I'm not sure exactly what the phrase "these cars back then aren't what they are made to be now" means in this context, but all you have to do is look through the pages of the early hot-rod mags, and research the history of the hobby, and you'll see that the majority of the cars at the dry lakes, and at the early drag-strips, were not shiny. They WERE mostly in primer, or just rough old paint. The shiny-painted and finished cars made it to the 'feature' pages of the mags, and they were what the average rodder aspired to (while he saved his lunch money for a paint job).

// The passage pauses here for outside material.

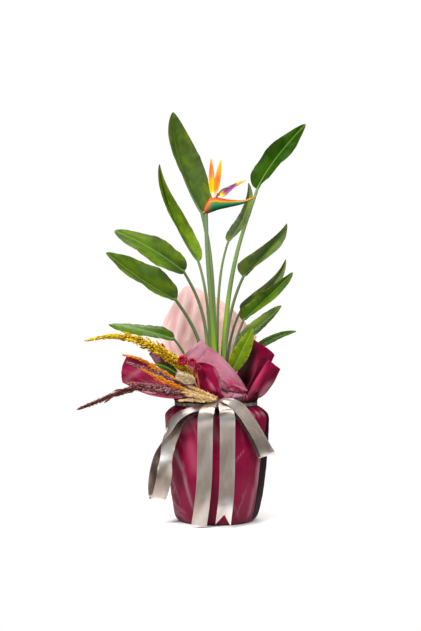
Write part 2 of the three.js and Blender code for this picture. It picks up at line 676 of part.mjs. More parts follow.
// seat is where the stalk stands in the tie, towards the front and up from the tie's middle, and
// path is its line beyond the tie. A plume is a core with pointed florets all round it: bare is the
// share of the path without florets, and spike is a floret's length and radius.
const PLUMES = [
  {
    name: 'spray_yellow_plume', seat: [-4, 5], bare: 0.16, stalk: 1.4, core: 8.5, florets: 26,
    spike: [22, 6], lean: 0.82, seed: 11,
    path: [[-66, -124, 384], [-96, -130, 413], [-130, -138, 443], [-165, -144, 464],
      [-210, -149, 477], [-264, -151, 480], [-328, -152, 468]],
  },
  {
    name: 'spray_orange_plume_upper', seat: [-1.6, 1.2], bare: 0.3, stalk: 1.2, core: 3.2,
    florets: 10, spike: [15, 4], lean: 0.84, seed: 12,
    path: [[-78, -139, 360], [-112, -148, 377], [-150, -154, 399], [-192, -158, 424],
      [-234, -162, 434]],
  },
  {
    name: 'spray_orange_plume_lower', seat: [2.2, -1], bare: 0.34, stalk: 1.2, core: 3,
    florets: 8, spike: [15, 4], lean: 0.84, seed: 13,
    path: [[-80, -149, 354], [-112, -160, 366], [-150, -168, 384], [-188, -172, 402]],
  },
  {
    name: 'spray_mauve_plume', seat: [-5.4, -2], bare: 0.3, stalk: 1.2, core: 4,
    florets: 10, spike: [16, 4.4], lean: 0.84, seed: 14,
    path: [[-78, -131, 350], [-116, -140, 364], [-160, -145, 390], [-226, -150, 416]],
  },
  {
    name: 'spray_brown_plume', seat: [2.6, -5.2], bare: 0.2, stalk: 1.4, core: 6,
    florets: 22, spike: [15, 4], lean: 0.85, seed: 15,
    path: [[-84, -152, 340], [-130, -164, 349], [-180, -174, 353], [-230, -182, 343],
      [-286, -188, 321], [-342, -192, 299]],
  },
  {
    name: 'spray_rust_plume', seat: [-2, -5.8], bare: 0.3, stalk: 1.2, core: 4,
    florets: 10, spike: [16, 4.4], lean: 0.85, seed: 16,
    path: [[-80, -137, 337], [-122, -146, 342], [-170, -150, 352], [-226, -152, 362]],
  },
];

function tieFrame() {
  const along = v3(TIE.along).normalize();
  const side = new THREE.Vector3(0, 0, 1).cross(along).negate().normalize();
  side.multiplyScalar(Math.sign(-side.y));
  const up = new THREE.Vector3(0, 0, 1).addScaledVector(along, -along.z).normalize();
  return { along, side, up };
}

const THROUGH_TIE = 5; // points of a stalk's line that lie in the tie and where it fans out

// The point of a stalk's line at distance d along the tie, with its seat spread out
function tiePoint(seat, d, spread = 1) {
  const { along, side, up } = tieFrame();
  return v3(TIE.at)
    .addScaledVector(along, d)
    .addScaledVector(side, seat[0] * spread)
    .addScaledVector(up, seat[1] * spread)
    .toArray();
}

const inTie = (seat) => [-2, -0.5, 0.5, 2].map((k) => tiePoint(seat, k * 0.5 * (TIE.half + 3)));

// The line of a stalk: straight through the tie at its own seat, fanned out, then along its path
const seated = (seat, path) => spline([...inTie(seat), tiePoint(seat, TIE.half + 21, 1.7), ...path]);

function spike(at, towards, length, radius) {
  return new THREE.ConeGeometry(radius, length, 3)
    .translate(0, length / 2 - 0.6, 0)
    .applyQuaternion(
      new THREE.Quaternion().setFromUnitVectors(new THREE.Vector3(0, 1, 0), towards),
    )
    .translate(at.x, at.y, at.z);
}

const GOLDEN = 137.508;

function florets(curve, from, core, plume) {
  const draw = draws(plume.seed);
  const made = [];
  for (let k = 0; k < plume.florets; k++) {
    const t = mix(from, 0.985, (k + 0.5) / plume.florets);
    const forward = curve.getTangent(t);
    const side = new THREE.Vector3(0, 0, 1).cross(forward).normalize();
    const up = forward.clone().cross(side);
    const angle = degrees(GOLDEN * k);
    const out = side.multiplyScalar(Math.cos(angle)).addScaledVector(up, Math.sin(angle));
    const tilt = plume.lean * (0.9 + 0.2 * draw());
    const towards = out.clone().multiplyScalar(1 - tilt).addScaledVector(forward, tilt).normalize();
    const size = mix(1, 0.62, ((t - from) / (1 - from)) ** 2) * (0.85 + 0.3 * draw());
    const at = curve.getPoint(t).addScaledVector(out, core(t) * 0.5);
    made.push(spike(at, towards, plume.spike[0] * size, plume.spike[1] * size));
  }
  return made;
}

function plumeGeometry(plume) {
  const curve = seated(plume.seat, plume.path);
  const fan = (THROUGH_TIE - 1) / (plume.path.length + THROUGH_TIE - 1);
  const from = mix(fan, 1, plume.bare);
  const core = (t) => {
    if (t < from) return plume.stalk;
    const s = (t - from) / (1 - from);
    return mix(plume.stalk, plume.core, Math.sin(Math.PI * Math.min(s * 1.1 + 0.04, 1) ** 0.7));
  };
  return fuse([tube(curve, 12, 5, core), ...florets(curve, from, core, plume)]);
}

// A hare's tail grass head
const HARES_TAIL = {
  seat: [6.4, 1.6], path: [[-52, -152, 364], [-62, -157, 371], [-78, -161, 376], [-98, -163, 382]],
  stalk: 1.2, core: 9, from: 0.66,
};

function haresTailGeometry() {
  const curve = seated(HARES_TAIL.seat, HARES_TAIL.path);
  const { from, core, stalk } = HARES_TAIL;
  const width = (t) => {
    if (t < from) return stalk;
    const s = (t - from) / (1 - from);
    return mix(stalk, core, Math.min(Math.sin(Math.PI * (0.06 + 0.9 * s)) ** 0.6, 1));
  };
  const hairs = florets(curve, from + 0.04, width, {
    seed: 21, florets: 12, lean: 0.5, spike: [13, 4.4],
  });
  return fuse([tube(curve, 16, 6, width), ...hairs]);
}

// Bleached seed heads, several on one stalk
const CREAM = {
  seat: [6.4, -3], seed: 31,
  heads: [
    [[-56, -150, 343], [-74, -157, 345], [-92, -162, 345]],
    [[-54, -149, 341], [-68, -153, 338], [-84, -157, 334]],
    [[-54, -150, 346], [-66, -157, 350], [-78, -163, 352]],
  ],
};

function creamGeometry() {
  const made = [];
  CREAM.heads.forEach((path, k) => {
    const curve = seated(CREAM.seat, path);
    const core = (t) => (t < 0.55 ? 1.2 : mix(1.2, 3.2, Math.sin((Math.PI * (t - 0.55)) / 0.47)));
    made.push(tube(curve, 8, 4, core));
    made.push(...florets(curve, 0.6, core, {
      seed: CREAM.seed + k, florets: 4, lean: 0.78, spike: [15, 4],
    }));
  });
  return fuse(made);
}

// Dyed seed pods: cups that open towards the front, on stalks that join
const PODS = {
  seat: [2.2, 4.6],
  cups: [
    { at: [-84, -156, 420], open: [-0.25, -0.95, 0.1], radius: 11 },
    { at: [-60, -152, 411], open: [0.15, -0.95, 0.2], radius: 9.5 },
    { at: [-45, -143, 399], open: [0.35, -0.85, 0.3], radius: 7 },
  ],
  fork: [-46, -136, 372],
};

function podGeometry() {
  const made = [];
  for (const cup of PODS.cups) {
    const r = cup.radius;
    const open = v3(cup.open).normalize();
    const turn = new THREE.Quaternion().setFromUnitVectors(new THREE.Vector3(0, 0, 1), open);
    const shell = lathe([
      [0, -r], [0.75 * r, -0.7 * r], [r, 0], [0.82 * r, 0.62 * r], [0.62 * r, 0.7 * r],
      [0.6 * r, 0.1 * r], [0, -0.2 * r],
    ], 8).applyQuaternion(turn).translate(...cup.at);
    const back = v3(cup.at).addScaledVector(open, -0.7 * r).toArray();
    made.push(shell, tube(seated(PODS.seat, [PODS.fork, back]), 7, 4, () => 1.3));
  }
  return fuse(made);
}

// A small leathery leaf in the spray
const SPRAY_LEAF = {
  seat: [-6.8, 2.2], stem: [[-64, -120, 362], [-84, -124, 374]],
  joint: [-98, -128, 384], mid: [-126, -130, 402], tip: [-154, -130, 409],
  face: [0.1, -0.85, 0.5], halves: [11, 11], folds: [12, 12], wave: 0, waves: 1,
};

function sprayLeafGeometry() {
  const rib = through(SPRAY_LEAF.joint, SPRAY_LEAF.mid, SPRAY_LEAF.tip);
  const end = v3(SPRAY_LEAF.joint).addScaledVector(rib.getTangent(0), 8).toArray();
  const stalk = tube(seated(SPRAY_LEAF.seat, [...SPRAY_LEAF.stem, end]), 10, 5, () => 1.3);
  return fuse([sheet(bladeSurface(rib, SPRAY_LEAF, BLADE_OUTLINE), 2, 6, BLADE), stalk]);
}

// The florist's tape that binds the stalks, with a plain hole for each
function tieGeometry() {
  const { along } = tieFrame();
  const turn = new THREE.Quaternion().setFromUnitVectors(new THREE.Vector3(0, 1, 0), along);
  const body = new THREE.CylinderGeometry(TIE.radius, TIE.radius, 2 * TIE.half, 9)
    .applyQuaternion(turn)
    .translate(...TIE.at);
  const stalks = [...PLUMES, HARES_TAIL, CREAM, PODS, SPRAY_LEAF];
  const holes = stalks.map(({ seat, stalk = 1.3 }) =>
    tube(spline(inTie(seat)), 1, 6, () => stalk + CLEAR));
  return cut(body, holes);
}

// Materials

const COLOURS = {
  leaf: [0x3f6b1d, 0.45],
  young_leaf: [0x6f9420, 0.45],
  spathe: [0x2f7a4c, 0.4],
  sepal: [0xf5921e, 0.5],
  petal: [0x7a3d8f, 0.5],
  soil: [0x3b2a1e, 0.95],
  pot: [0x2b2b2d, 0.6],
  burgundy: [0x8c1540, 0.32],
  mauve: [0xb96480, 0.4],
  pink: [0xf2c6c8, 0.5],
  ribbon: [0x9a9087, 0.35],
  tape: [0x4f5b33, 0.8],
  yellow: [0xc79a0c, 0.8],
  orange: [0xd8791c, 0.8],
  brown: [0x59261c, 0.85],
  rust: [0x8a4550, 0.85],
  cream: [0xdcc07e, 0.8],
  pod: [0xa51c33, 0.5],
  spray_leaf: [0x2f5a22, 0.5],
};
const finishes = Object.fromEntries(
  Object.entries(COLOURS).map(([name, [color, roughness]]) => [
    name,
    new THREE.MeshStandardMaterial({ color, roughness, metalness: 0, name }),
  ]),
);

// Assembly

const root = new THREE.Group();

function add(name, geometry, finish) {
  const mesh = new THREE.Mesh(geometry, finishes[finish]);
  mesh.name = name;
  root.add(mesh);
}

add('nursery_pot', potGeometry(), 'pot');
add('soil', soilGeometry(), 'soil');
for (const leaf of LEAVES) {
  add(leaf.name, leafGeometry(leaf), leaf.name === 'leaf_young_front' ? 'young_leaf' : 'leaf');
}

const flower = flowerGeometries();
add('flower_stalk_and_spathe', flower.spathe, 'spathe');
add('flower_sepals', flower.sepals, 'sepal');
add('flower_arrow_petal', flower.arrow, 'petal');

add('wrap_burgundy_sheet', burgundySheet(), 'burgundy');
add('wrap_front_sheet', sheet(flapSurface(FRONT_SHEET), 8, 7, FILM), 'mauve');
add('wrap_pink_sheet', sheet(flapSurface(PINK_SHEET), 9, 6, FILM), 'pink');

add('ribbon_band', ringBand(), 'ribbon');
add('ribbon_bow', bowGeometry(), 'ribbon');

const PLUME_FINISH = {
  spray_yellow_plume: 'yellow',
  spray_orange_plume_upper: 'orange',
  spray_orange_plume_lower: 'orange',
  spray_mauve_plume: 'rust',
  spray_brown_plume: 'brown',
  spray_rust_plume: 'rust',
};
for (const plume of PLUMES) add(plume.name, plumeGeometry(plume), PLUME_FINISH[plume.name]);
add('spray_hares_tail', haresTailGeometry(), 'cream');
add('spray_cream_heads', creamGeometry(), 'cream');
add('spray_pods', podGeometry(), 'pod');
add('spray_leaf', sprayLeafGeometry(), 'spray_leaf');
add('spray_tie', tieGeometry(), 'tape');

export default root;
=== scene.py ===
"""A gift-wrapped bird of paradise (Strelitzia) in a pot: its looks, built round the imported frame.

Lengths are in millimetres until a mesh is made, and angles round the pot in degrees. +Z is up, the
origin is the middle of the underside, and the front of the wrapping faces -Y, at 270 degrees.
"""
import math

import bpy
import numpy as np
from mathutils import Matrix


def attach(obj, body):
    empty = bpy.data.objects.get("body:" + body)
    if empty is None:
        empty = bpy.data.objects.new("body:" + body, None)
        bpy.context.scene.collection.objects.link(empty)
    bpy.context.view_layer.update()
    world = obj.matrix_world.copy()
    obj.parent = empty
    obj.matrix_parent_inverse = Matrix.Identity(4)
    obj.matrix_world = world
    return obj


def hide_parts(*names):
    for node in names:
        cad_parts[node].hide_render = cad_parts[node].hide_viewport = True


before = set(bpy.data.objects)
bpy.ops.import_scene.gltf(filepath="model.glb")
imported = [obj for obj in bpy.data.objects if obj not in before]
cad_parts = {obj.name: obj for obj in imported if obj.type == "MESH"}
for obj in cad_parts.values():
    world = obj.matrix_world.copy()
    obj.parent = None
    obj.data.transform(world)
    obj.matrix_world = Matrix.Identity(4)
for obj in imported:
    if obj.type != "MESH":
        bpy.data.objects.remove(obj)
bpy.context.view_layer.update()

MM = 0.001
UP = np.array([0.0, 0.0, 1.0])


def added(name, data):
    """A new object in the scene."""
    made = bpy.data.objects.new(name, data)
    bpy.context.scene.collection.objects.link(made)
    return made


# Camera: level with the middle of the plant, at the distance where a pixel is 2.6 mm at the pot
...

BUT, the big thing that separates them from many of today's "rat-rods" is that they were built PRIMARILY TO FUNCTION, and to GO FAST...whether for all-out top speed on the dry lakes, or to excel at acceleration in drag racing...and MANY had to double as reliable daily transportation for their builder / owners. The majority of rat-rods that this old hot-rodder has seen (your experience may differ) have been, as I've said before, poorly engineered, poorly thought-out and poorly constructed abortions that fail to accelerate, handle or stop particularly well. Many are built solely for visual shock-value, and that was NOT the reason the original hot-rods were (and continue to be) built.

It's also true that there ARE many rat-rod-looking vehicles out there that DO function very well, and are in the spirit of the originals they draw their inspiration from. Patina or surface rust doesn't define a hot-rod OR a rat-rod, and one car can be both. But a poorly-constructed, ill-functioning conglomeration of old parts is just junk.